His first move in Buckeye country was China Gourmet, at Stoneridge in Gahanna with family members. That was a resounding success. He sold his interest in the restaurant (it’s still popular in the area) and the rest is history.

On the eve of his first endeavor, in his teens in Atlanta, his father told him if he were smart, he’d do something else. Nine out of ten restaurants fail in their first year, he pointed out. The hours are long and the work hard.

Twenty-four restaurants later, though he’s not sorry he took his father’s advice, he admits the going can be rough.

I was once told by a wise man that I have that pioneering spirit in me. Then he says, ‘You know, Paul, who have the most arrows in their backs? Pioneers!’” He laughs. “I think I have a lot of arrows in my back.”

SuLan was one. Though he does not disclose figures, Liu concedes that the unique Eurasian bistro in Bexley was a money loser. That restaurant, which some observers say suffered from lack of parking, was open for less than four years. Liu sold it to another area restaurateur, who will remodel and reopen under a different concept this summer.

But Haiku and Bento Go-Go hum along happily, and Liu’s reputation for serving up a great meal have not suffered.

I have Haiku on my list as one of the top ten Asian restaurants in the city,” says Doral Chenoweth, the Dispatch’s august restaurant writer. “I had SuLan on there too, and I’m going to have to take it off. I liked the food, the atmosphere, the architecture, the décor,  everything.”

Chenoweth praises Liu’s creativity in coming up with new concepts and dishes.

He's an entrepreneur in the industry, no doubt about that,” Chenoweth says.

In some ways, Liu’s style is akin to a serial high tech industry entrepreneur, a seasoned businessman with a talent for dreaming up cutting-edge ideas and putting expert execution in motion. He may hold on to a good idea, but in general will move on in a few years and try to turn the concept over for a profit.

He's not a flipper in the true sense, he doesn’t buy junk properties and give them the ‘Oxydol’ treatment,” says Chenoweth. “He builds quality from the ground up.”

Dan Reese, Liu’s former director of operations at Haiku, says Liu’s talent is as a big-picture person who also has a talent for collaboration and delegation. Balance, says Reese, is Liu’s trademark.

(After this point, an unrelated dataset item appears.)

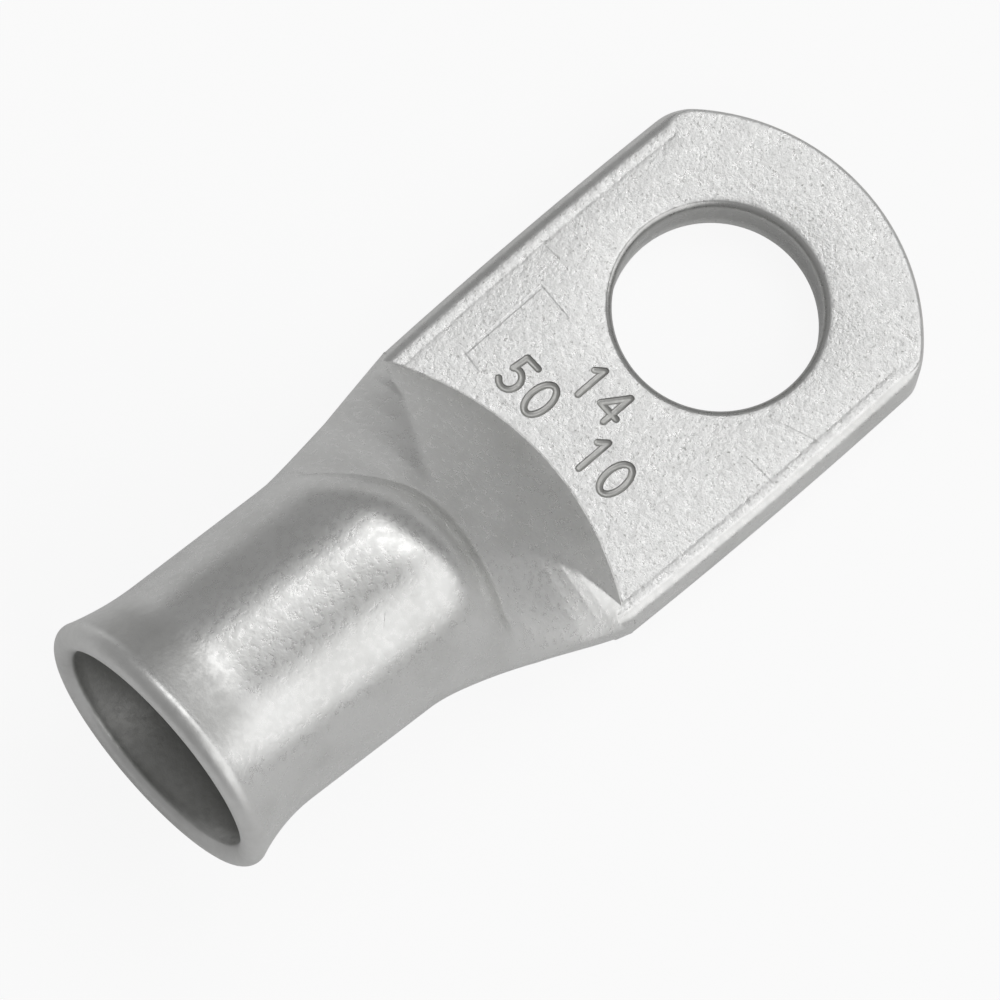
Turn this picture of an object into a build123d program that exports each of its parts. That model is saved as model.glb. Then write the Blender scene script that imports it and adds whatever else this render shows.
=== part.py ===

“He’s extremely bright, he has imagination and creativity with the best of them,” says Reese. “Paul is ultraprogressive, he writes with broad strokes. And what one of Paul’s great abilities is, he can maximize the talents of the people he surrounds himself with.”

The flowing wall fountain at the former SuLan, the bright urban design and saketinis (flavor-infused sake martinis) at Bento Go-Go, the concept at Haiku Poetic Food and Art, all are examples of that ingenuity.

On the other hand, it’s not all about business - Liu is also a passionate chef. He’s holding information about the new restaurant close to the vest for now, but he will say he’ll be back in the kitchen himself for the first time in a few years, and he aspires to continue his tradition of presenting Asian dishes in a new light.

“I try to come out with pure dishes, not mutated. Our kitchens are more like French restaurants’ set ups – the food is made to order, is more volatile, not all premixed scoop and use,” says Liu.

Liu points to the example of tofu, storebought versus fresh. 

“No one knows what fresh tofu is, it’s lost. If you make your tofu homemade, the flavor is so much more intense, fresher, more unique,” he says.

“There is about a ten percent difference between excellent and mediocre wine. But that ten percent, you have to work twice as hard to achieve that, and I think that’s the same no matter what field you work in. That ten percent is what we strive for every day. That’s the difference that makes life that much better, that makes the air seem fresher and the flowers brighter.”

So what will Liu do next? The wine in the bottles is gone, as are a few Sapporo Wind beers. Only stray grains of rice remain on the sushi plates, but the laughter of the party is still ringing around the table.

Liu is toying with a list of possibilities drawn up over the long evening. He folds the paper up, grins, and sticks it into his pocket. If he’s settled on a name, he’s not telling. The new restaurant will have to remain unchristened, for now. And High Street is just going to have to wait a few months and see.

Paul Liu would like to invite Short North Gazette readers to try and name his restaurant.

Editor's Note: Liu Pon-Xi opened on February 19, 2005 at 8 East Goodale Street on the Cap and closed March 2007. Haiku closed December 2016.